WORK TO COMPLETE | Repeat the material exactly as it appears.

RECORDED DATA |
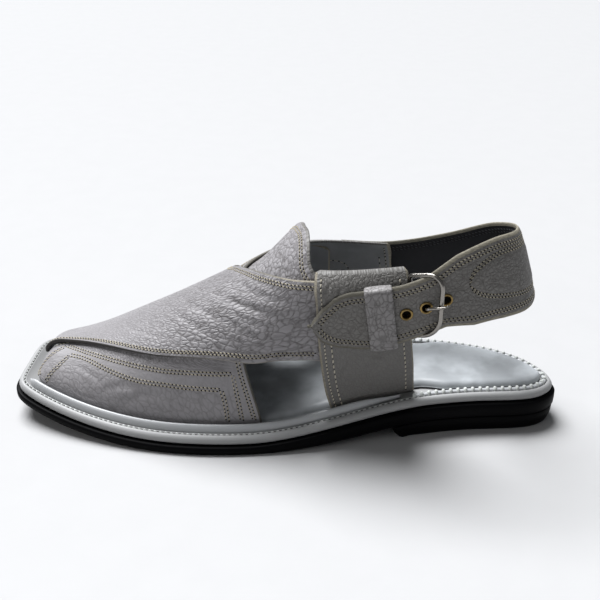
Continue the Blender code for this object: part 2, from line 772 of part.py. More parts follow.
def frame_loop(pivot_point, bar_point):
    """Closed line of the upright buckle frame: square at the pivot, round at the bar."""
    up = np.array([0.0, 0.0, 1.0])
    out = bar_point - pivot_point
    length = np.linalg.norm(out)
    out = out / length
    half = FRAME_HEIGHT / 2
    points = []
    for radius, base, sign, start in (
        (FRAME_ROUND, length, -1, -90), (FRAME_ROUND, length, 1, 0),
        (PIVOT_ROUND, 0.0, 1, 90), (PIVOT_ROUND, 0.0, -1, 180),
    ):
        inward = -radius if base > 0 else radius
        corner = (base + inward, sign * (half - radius))
        for step in range(CORNER_STEPS):
            angle = math.radians(start + step * 90 / (CORNER_STEPS - 1))
            points.append(pivot_point + out * (corner[0] + radius * math.cos(angle))
                          + up * (corner[1] + radius * math.sin(angle)))
    return points


def prong_line(pivot_point, bar_point, hole):
    """Line of the prong: hooked on the pivot bar, under the strap, up through its hole and onto the bar."""
    centre, up, side = hole
    along = np.cross(up, side)
    along = along / np.linalg.norm(along) * math.copysign(1, along[0])
    wrap = WIRE / 2 + CLEARANCE + PRONG_WIRE / 2
    points = []
    for angle in np.radians(np.linspace(*HOOK_TURN, CORNER_STEPS + 1)):
        points.append(pivot_point + along * wrap * math.cos(angle) + side * wrap * math.sin(angle))
    under = HEEL_STRAP_LEATHER / 2 + CLEARANCE + EYELET_FLANGE + CLEARANCE + PRONG_WIRE / 2
    bend = EYELET_BORE
    over_bar = bar_point + side * (WIRE / 2 + CLEARANCE + PRONG_WIRE / 2)
    for sign, outwards, forwards in PRONG_BENDS:
        points.append(centre + side * (sign * under + outwards * bend) + along * forwards * bend)
    points.append(over_bar)
    points.append(over_bar + along * PRONG_OVERHANG)
    return points


def keeper(name, frame, finish):
    """Leather band over the strap, its two ends standing on the ankle panel."""
    centre, up, side = frame
    up = up + np.array([0.0, 0.0, SHARES["keeper_upright"]])
    up = up - side * np.dot(up, side)
    up = up / np.linalg.norm(up)
    along = np.cross(up, side)
    half = FASTENING_WIDTH / 2 + 2 * CLEARANCE
    face = HEEL_STRAP_LEATHER / 2 + 2 * CLEARANCE
    wide = half + KEEPER_LEATHER
    high = face + KEEPER_LEATHER
    ends = []
    for sign in (-1, 1):
        edge = [centre + up * sign * wide + along * step * KEEPER_WIDTH / 2 for step in (-1, 1)]
        gap = [point[1] - panel_face(point[0] / LENGTH, point[2:])[0] for point in edge]
        ends.append(max(gap) + CLEARANCE * 3)
    low, top = ends
    curve = KEEPER_LEATHER
    inner = [(half, top), (half, face - curve / 2), (half - curve / 2, face), (-half + curve / 2, face),
             (-half, face - curve / 2), (-half, low)]
    outer = [(-wide, low), (-wide, high - curve), (-wide + curve, high), (wide - curve, high),
             (wide, high - curve), (wide, top)]
    profile = inner + outer
    count = len(profile)
    points = []
    for step in (-0.5, 0.5):
        for a, b in profile:
            points.append(centre + up * a + side * b + along * step * KEEPER_WIDTH)
    faces = []
    for level in (0, count):
        for i in range(len(inner) - 1):
            faces.append((level + i, level + i + 1, level + count - 2 - i, level + count - 1 - i))
    for i in range(count):
        j = (i + 1) % count
        faces.append((i, j, count + j, count + i))
    return put(name, points, faces, finish)


for old in list(bpy.data.objects):
    bpy.data.objects.remove(old)

CHAPPAL = bpy.data.collections.new("peshawari_chappal")
CUTTERS = bpy.data.collections.new("cutters")
bpy.context.scene.collection.children.link(CHAPPAL)
bpy.context.scene.collection.children.link(CUTTERS)
EDGE = outline(OUTSOLE_EDGE)
ORIGIN = np.array([*(EDGE.min(0) + EDGE.max(0)) / 2, 0.0])

UPPER_FINISH = material("upper_leather", (0.23, 0.20, 0.20), 0.55)
PANEL_FINISH = material("panel_leather", (0.20, 0.17, 0.165), 0.55)
STRAP_FINISH = material("strap_leather", (0.18, 0.155, 0.145), 0.55)
SOLE_FINISH = material("black_rubber", (0.012, 0.012, 0.013), 0.5)
MIDSOLE_FINISH = material("grey_midsole", (0.50, 0.51, 0.51), 0.4)
RAND_FINISH = material("grey_rand", (0.62, 0.64, 0.66), 0.3)
INSOLE_FINISH = material("insole_leather", (0.56, 0.60, 0.63), 0.5)
STEEL_FINISH = material("buckle_steel", (0.60, 0.58, 0.55), 0.25, 1.0)
BRASS_FINISH = material("eyelet_brass", (0.62, 0.47, 0.22), 0.3, 1.0)

# Outsole
stacked("outsole", [
    ring_at(OUTSOLE_EDGE - EDGE_ROUND, outsole_bottom),
    ring_at(OUTSOLE_EDGE, lambda x: outsole_bottom(x) + EDGE_ROUND),
    ring_at(OUTSOLE_EDGE, lambda x: midsole_bottom(x) - CLEARANCE),
], SOLE_FINISH)

# Midsole with a rounded edge
stacked("midsole", [
    ring_at(0.0, midsole_bottom),
    ring_at(MIDSOLE_ROUND * SHARES["midsole_bulge"], lambda x: midsole_bottom(x) + MIDSOLE_THICKNESS / 2),
    ring_at(0.0, lambda x: deck(x) - MIDSOLE_ROUND),
    ring_at(-MIDSOLE_ROUND, deck),
], MIDSOLE_FINISH)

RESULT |
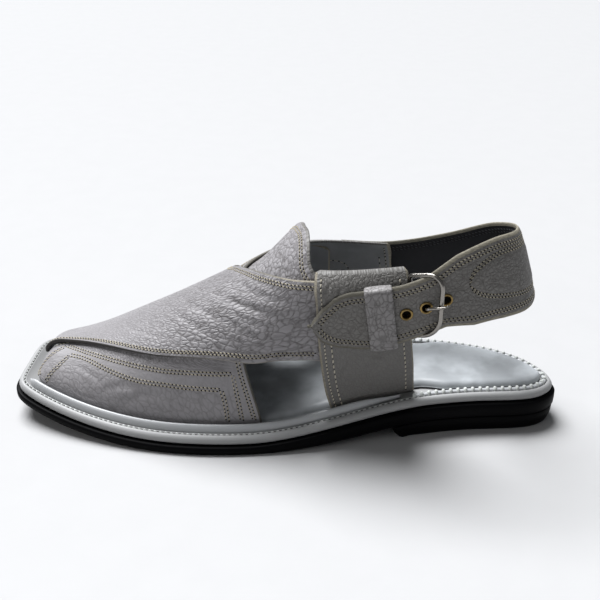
Continue the Blender code for this object: part 2, from line 772 of part.py. More parts follow.
def frame_loop(pivot_point, bar_point):
    """Closed line of the upright buckle frame: square at the pivot, round at the bar."""
    up = np.array([0.0, 0.0, 1.0])
    out = bar_point - pivot_point
    length = np.linalg.norm(out)
    out = out / length
    half = FRAME_HEIGHT / 2
    points = []
    for radius, base, sign, start in (
        (FRAME_ROUND, length, -1, -90), (FRAME_ROUND, length, 1, 0),
        (PIVOT_ROUND, 0.0, 1, 90), (PIVOT_ROUND, 0.0, -1, 180),
    ):
        inward = -radius if base > 0 else radius
        corner = (base + inward, sign * (half - radius))
        for step in range(CORNER_STEPS):
            angle = math.radians(start + step * 90 / (CORNER_STEPS - 1))
            points.append(pivot_point + out * (corner[0] + radius * math.cos(angle))
                          + up * (corner[1] + radius * math.sin(angle)))
    return points


def prong_line(pivot_point, bar_point, hole):
    """Line of the prong: hooked on the pivot bar, under the strap, up through its hole and onto the bar."""
    centre, up, side = hole
    along = np.cross(up, side)
    along = along / np.linalg.norm(along) * math.copysign(1, along[0])
    wrap = WIRE / 2 + CLEARANCE + PRONG_WIRE / 2
    points = []
    for angle in np.radians(np.linspace(*HOOK_TURN, CORNER_STEPS + 1)):
        points.append(pivot_point + along * wrap * math.cos(angle) + side * wrap * math.sin(angle))
    under = HEEL_STRAP_LEATHER / 2 + CLEARANCE + EYELET_FLANGE + CLEARANCE + PRONG_WIRE / 2
    bend = EYELET_BORE
    over_bar = bar_point + side * (WIRE / 2 + CLEARANCE + PRONG_WIRE / 2)
    for sign, outwards, forwards in PRONG_BENDS:
        points.append(centre + side * (sign * under + outwards * bend) + along * forwards * bend)
    points.append(over_bar)
    points.append(over_bar + along * PRONG_OVERHANG)
    return points


def keeper(name, frame, finish):
    """Leather band over the strap, its two ends standing on the ankle panel."""
    centre, up, side = frame
    up = up + np.array([0.0, 0.0, SHARES["keeper_upright"]])
    up = up - side * np.dot(up, side)
    up = up / np.linalg.norm(up)
    along = np.cross(up, side)
    half = FASTENING_WIDTH / 2 + 2 * CLEARANCE
    face = HEEL_STRAP_LEATHER / 2 + 2 * CLEARANCE
    wide = half + KEEPER_LEATHER
    high = face + KEEPER_LEATHER
    ends = []
    for sign in (-1, 1):
        edge = [centre + up * sign * wide + along * step * KEEPER_WIDTH / 2 for step in (-1, 1)]
        gap = [point[1] - panel_face(point[0] / LENGTH, point[2:])[0] for point in edge]
        ends.append(max(gap) + CLEARANCE * 3)
    low, top = ends
    curve = KEEPER_LEATHER
    inner = [(half, top), (half, face - curve / 2), (half - curve / 2, face), (-half + curve / 2, face),
             (-half, face - curve / 2), (-half, low)]
    outer = [(-wide, low), (-wide, high - curve), (-wide + curve, high), (wide - curve, high),
             (wide, high - curve), (wide, top)]
    profile = inner + outer
    count = len(profile)
    points = []
    for step in (-0.5, 0.5):
        for a, b in profile:
            points.append(centre + up * a + side * b + along * step * KEEPER_WIDTH)
    faces = []
    for level in (0, count):
        for i in range(len(inner) - 1):
            faces.append((level + i, level + i + 1, level + count - 2 - i, level + count - 1 - i))
    for i in range(count):
        j = (i + 1) % count
        faces.append((i, j, count + j, count + i))
    return put(name, points, faces, finish)


for old in list(bpy.data.objects):
    bpy.data.objects.remove(old)

CHAPPAL = bpy.data.collections.new("peshawari_chappal")
CUTTERS = bpy.data.collections.new("cutters")
bpy.context.scene.collection.children.link(CHAPPAL)
bpy.context.scene.collection.children.link(CUTTERS)
EDGE = outline(OUTSOLE_EDGE)
ORIGIN = np.array([*(EDGE.min(0) + EDGE.max(0)) / 2, 0.0])

UPPER_FINISH = material("upper_leather", (0.23, 0.20, 0.20), 0.55)
PANEL_FINISH = material("panel_leather", (0.20, 0.17, 0.165), 0.55)
STRAP_FINISH = material("strap_leather", (0.18, 0.155, 0.145), 0.55)
SOLE_FINISH = material("black_rubber", (0.012, 0.012, 0.013), 0.5)
MIDSOLE_FINISH = material("grey_midsole", (0.50, 0.51, 0.51), 0.4)
RAND_FINISH = material("grey_rand", (0.62, 0.64, 0.66), 0.3)
INSOLE_FINISH = material("insole_leather", (0.56, 0.60, 0.63), 0.5)
STEEL_FINISH = material("buckle_steel", (0.60, 0.58, 0.55), 0.25, 1.0)
BRASS_FINISH = material("eyelet_brass", (0.62, 0.47, 0.22), 0.3, 1.0)

# Outsole
stacked("outsole", [
    ring_at(OUTSOLE_EDGE - EDGE_ROUND, outsole_bottom),
    ring_at(OUTSOLE_EDGE, lambda x: outsole_bottom(x) + EDGE_ROUND),
    ring_at(OUTSOLE_EDGE, lambda x: midsole_bottom(x) - CLEARANCE),
], SOLE_FINISH)

# Midsole with a rounded edge
stacked("midsole", [
    ring_at(0.0, midsole_bottom),
    ring_at(MIDSOLE_ROUND * SHARES["midsole_bulge"], lambda x: midsole_bottom(x) + MIDSOLE_THICKNESS / 2),
    ring_at(0.0, lambda x: deck(x) - MIDSOLE_ROUND),
    ring_at(-MIDSOLE_ROUND, deck),
], MIDSOLE_FINISH)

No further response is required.